All of which begged an interesting question. Would Flutey, passionate as he is about playing the game rather than training for training's sake, relish missing a minimum of eight competitive matches in next year's Super 14 tournament - the fate awaiting the majority of the New Zealand squad, who, at the behest of their head coach, Graham Henry, will spend the time in a World Cup camp? Is this not a surefire way of arriving in France next autumn in an undercooked state? More to the point, is this not his idea of hell on earth?

"Don't make the mistake of thinking it will be a holiday camp over there," he replied. "It will be hard, hard, hard - plenty of sweat, plenty of contact. I have some close mates in the ABs and they love being on the field as much as I do, but they appreciate the importance of getting to the World Cup in the right physical and mental condition.

"Undercooked? I don't reckon it will be an issue. Henry is a bright man with a clear idea of how to approach the World Cup. He understands how important it is to the country. Hell, we haven't won one since '87."

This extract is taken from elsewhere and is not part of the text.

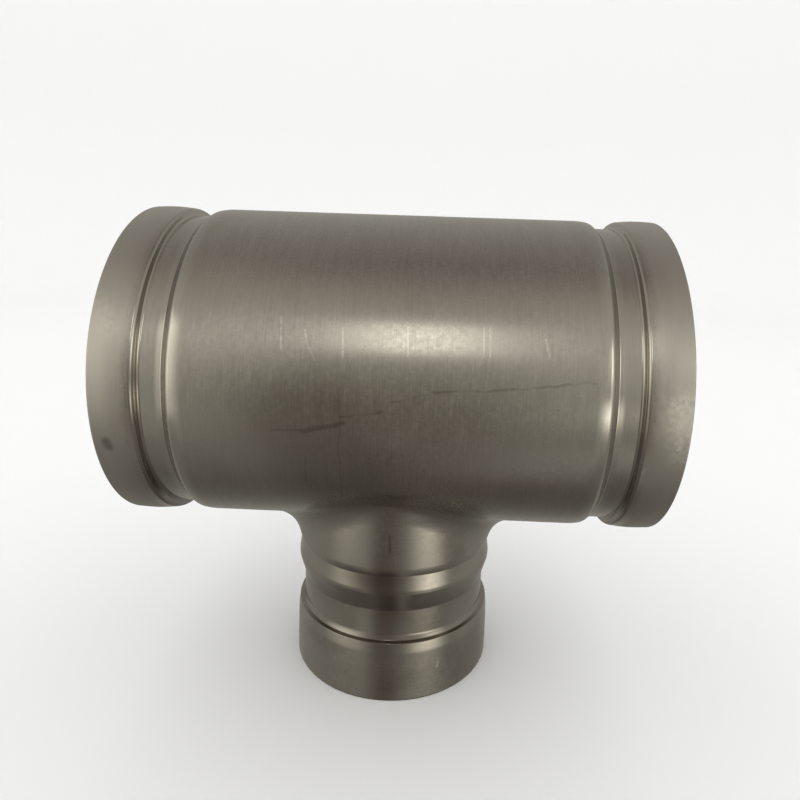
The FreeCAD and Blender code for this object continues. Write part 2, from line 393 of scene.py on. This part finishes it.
def saddle_side(column, facing):
    """A column's skin points from rim to saddle, then (place, normal, share) on over it and down the neck."""
    turn = 2 * math.pi * column / columns
    inset = 0 if facing == 1 else wall
    rounding = saddle_round + inset
    radius = tube_radius - inset
    centre, to_tube, to_neck = saddle_arc(turn, radius, neck_radius - inset, rounding)
    rim_x, rim_angle = rim_of_column(column)
    touch = centre + to_tube * rounding
    touch_angle = math.atan2(touch.y, run_level - touch.z)
    tube = []
    for step in range(reach_steps + 1):
        share = step / reach_steps
        x = rim_x + (touch.x - rim_x) * share
        angle = rim_angle + (touch_angle - rim_angle) * share
        tube.append(tube_point(x, angle, radius, facing))

    # Distances down the column: the arc comes first, then the straight neck.
    spread = to_tube.angle(to_neck)
    arc_length = rounding * spread
    foot = band_end if facing == 1 else neck_foot
    whole = arc_length + centre.z - foot
    if centre.z >= crease_level:
        crease_at = arc_length + centre.z - crease_level
    else:
        lift = (crease_level - centre.z) * math.sin(spread) / (rounding * to_tube.z)
        crease_at = arc_length - rounding * math.asin(lift)
    dense_start = crease_at - dense_above
    dense_step = (dense_above + dense_below) / dense_steps
    band = whole - crease_at - dense_below
    stops = [dense_start * step / saddle_steps for step in range(saddle_steps)]
    stops += [dense_start + dense_step * (step + 0.5) for step in range(dense_steps)]
    stops += [crease_at + dense_below + band * step / band_steps for step in range(band_steps)]
    links = []
    for stop in stops:
        share = min(1.0, stop / arc_length)
        tube_part, neck_part = math.sin(spread * (1 - share)), math.sin(spread * share)
        way = (to_tube * tube_part + to_neck * neck_part) / math.sin(spread)
        place = centre + way * rounding
        place.z -= max(0.0, stop - arc_length)
        normal = -way * facing
        if facing == 1:
            dip, climb = crease_dip(place.z)
            upright = Vector((0, 0, 1))
            place -= normal * dip
            normal += (upright - normal * normal.z) * climb
        links.append((place, normal.normalized(), share))
    return turn, tube, links


# The lower half of the middle: columns that run from the rim in over the saddle, down the branch
# outside, round its lip, up inside and out over the inner saddle.
rows_outside, rows_branch, rows_inside = [], [], []
for column in range(columns + 1):
    turn, tube_outside, links_outside = saddle_side(column, 1)
    _, tube_inside, links_inside = saddle_side(column, -1)
    rows_outside.append(tube_outside)
    rows_inside.append(tube_inside)
    chain = list(links_outside)
    for below, radius, normal_down, normal_r in branch_outline:
        chain.append((
            Vector((radius * math.cos(turn), radius * math.sin(turn), -below)),
            Vector((normal_r * math.cos(turn), normal_r * math.sin(turn), -normal_down)),
            1.0,
        ))
    chain += reversed(links_inside)
    covered = lengths_along([place for place, normal, share in chain])
    row = []
    for (place, normal, share), length in zip(chain, covered):
        outside = math.hypot(place.x, place.y) > branch_floor - 0.01 and place.z < crease_level + 8
        polish = fade_in(place.z, branch_lip_edge - 5, branch_lip_edge - 1) if outside else 0.0
        polish *= fade_out(place.z, crease_level + 1, crease_level + 4)
        row.append((
            skin_point(place, normal, share, polish, branch_shade_and_dirt(place, normal) * polish),
            (branch_chart_left + length, chart_gap + branch_chart_turn * column / columns),
        ))
    rows_branch.append(row)
for rows in (rows_outside, rows_branch, rows_inside):
    skin_strips(rows)

bmesh.ops.remove_doubles(body, verts=body.verts, dist=0.001 * MM)
bmesh.ops.recalc_face_normals(body, faces=body.faces)
if any(not edge.is_manifold for edge in body.edges):
    raise RuntimeError("the tee's skin is not closed")
body_mesh = bpy.data.meshes.new("tee_shell")
body.to_mesh(body_mesh)
body.free()
skin_normals = [Vector(item.vector) for item in body_mesh.attributes["skin_normal"].data]
body_mesh.attributes.remove(body_mesh.attributes["skin_normal"])
body_mesh.normals_split_custom_set_from_vertices(skin_normals)
tee = bpy.data.objects.new("tee_shell", body_mesh)
bpy.context.collection.objects.link(tee)

# The finish. The tube is satin stainless, brushed round its axis before the branch is drawn out, and
# the branch is brushed round its own. Handling has left scratches, smudges and a few stains on it.
steel_dark, steel_light = (0.57, 0.55, 0.485), (0.64, 0.62, 0.555)
branch_steel = (0.43, 0.41, 0.362)
rubbed_steel = (0.80, 0.77, 0.70)
scratched_steel = (0.95, 0.92, 0.85)
old_dirt = (0.16, 0.13, 0.10)
# The tone of the painted shade and dirt in the grooves.
shade_dirt_tone = (0.16, 0.125, 0.115)
stain_brown = (0.10, 0.075, 0.055)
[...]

So that's that, then. The All Blacks, streets ahead of the rest of the planet at this present stage in proceedings, will be even better when it matters. "I think they'll be good," Flutey agreed. "But when it comes to semi-finals and finals, who knows? I don't think it's a clear-cut thing by any means." No more clear-cut, apparently, than the 2011 tournament in New Zealand, where Flutey may yet make an appearance in a black shirt. Or even a white one.